| Given request |
List the lines of this listing that hold the word "bodies".

| Source material |
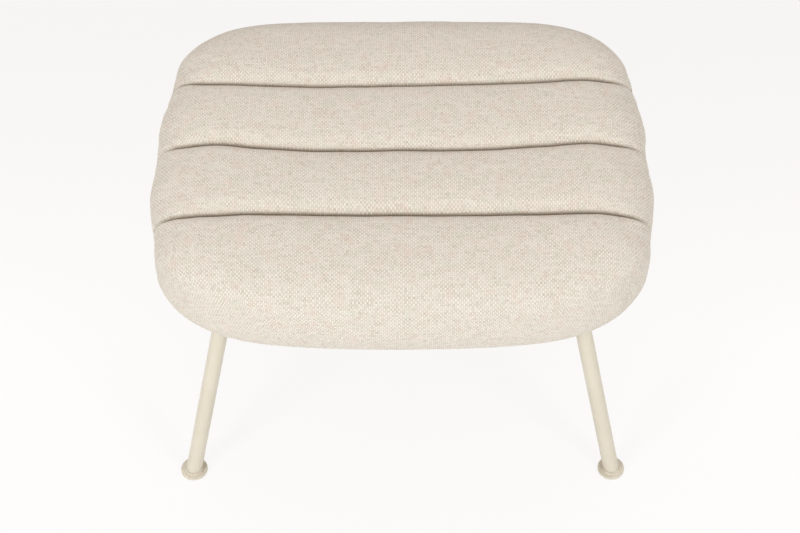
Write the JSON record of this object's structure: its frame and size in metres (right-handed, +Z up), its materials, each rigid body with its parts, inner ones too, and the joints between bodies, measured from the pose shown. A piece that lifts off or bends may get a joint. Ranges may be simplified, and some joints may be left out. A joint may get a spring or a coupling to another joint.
{
  "type": "footstool",
  "caption": "Upholstered footstool with a channelled rectangular seat of plump rolls on splayed round tube legs with small disc feet.",
  "frame": {"origin": "on the floor under the middle of the seat", "axes": "+X to the sitter's right along the rolls, +Y from the front to the back, +Z up"},
  "size_m": [0.5996, 0.486, 0.3913],
  "materials": {
    "cover_fabric": "matt woven",
    "web_fabric": "matt woven tape",
    "foam": "open-cell foam",
    "plywood": "sanded birch plywood",
    "black_cloth": "non-woven",
    "powder_coat": "satin powder coat",
    "felt": "dense felt",
    "zinc": "bright zinc plate"
  },
  "bodies": {
    "root": {"front_roll": "cover_fabric", "front_middle_roll": "cover_fabric", "rear_middle_roll": "cover_fabric", "rear_roll": "cover_fabric", "front_web": "web_fabric", "middle_web": "web_fabric", "rear_web": "web_fabric", "foam_slab": "foam", "deck": "plywood", "dust_cloth": "black_cloth", "front_left_leg": "powder_coat", "front_right_leg": "powder_coat", "rear_left_leg": "powder_coat", "rear_right_leg": "powder_coat", "front_left_plate": "powder_coat", "front_right_plate": "powder_coat", "rear_left_plate": "powder_coat", "rear_right_plate": "powder_coat", "front_left_disc": "powder_coat", "front_right_disc": "powder_coat", "rear_left_disc": "powder_coat", "rear_right_disc": "powder_coat", "front_left_glide": "felt", "front_right_glide": "felt", "rear_left_glide": "felt", "rear_right_glide": "felt", "bolts": "zinc", "tee_nuts": "zinc"}
  },
  "joints": []
}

| Final result |
Write the JSON record of this object's structure: its frame and size in metres (right-handed, +Z up), its materials, each rigid body with its parts, inner ones too, and the joints between bodies, measured from the pose shown. A piece that lifts off or bends may get a joint. Ranges may be simplified, and some joints may be left out. A joint may get a spring or a coupling to another joint.
  "bodies": {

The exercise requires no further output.